In between the votes at Alaska and Occidental this spring, at least five other faculties took votes of no confidence in campus leaders. One came at a community college in Alabama; another was held at a midsize public university in West Virginia. A third, at one of the most-prominent campuses to hold no-confidence votes this year, was at New York University, where several groups of professors have complained about the leadership style and strategic priorities of John E. Sexton, the president.
Voting no confidence has become a common strategy for faculty members to express disapproval in their institution’s leadership. No group keeps data on the number of no-confidence resolutions considered annually, but dozens of such votes were taken on college campuses in the 2012-13 academic year. That’s far more than many professors say they can remember in one year.
Faculty members are no longer the only ones who issue these votes either, with students, staff members, and alumni among the groups that have expressed no confidence in college leaders in recent months.
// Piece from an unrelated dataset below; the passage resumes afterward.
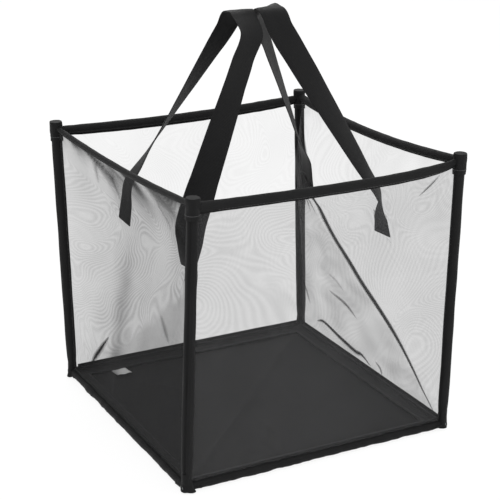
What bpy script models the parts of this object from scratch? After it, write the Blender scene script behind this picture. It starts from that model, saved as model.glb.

And votes of no confidence are hardly limited to presidents anymore. Beyond the athletic director, general counsel, and dean of students, recipients of votes of no confidence in the 2012-13 academic year have also included provosts, vice provosts, school deans, department chairs, and even a curriculum.
The broad use of the no-confidence vote, however, may in some ways be diminishing its effect. Taking a vote of no confidence, some faculty members say, was once thought of as a “nuclear” option—a symbolic expression that the professoriate would settle for no less than the ouster of a president. When Harvard University’s arts and science faculty voted no confidence in Lawrence H. Summers, the president, in 2005, the move was seen as an immediate precursor to Mr. Summers’s eventual departure.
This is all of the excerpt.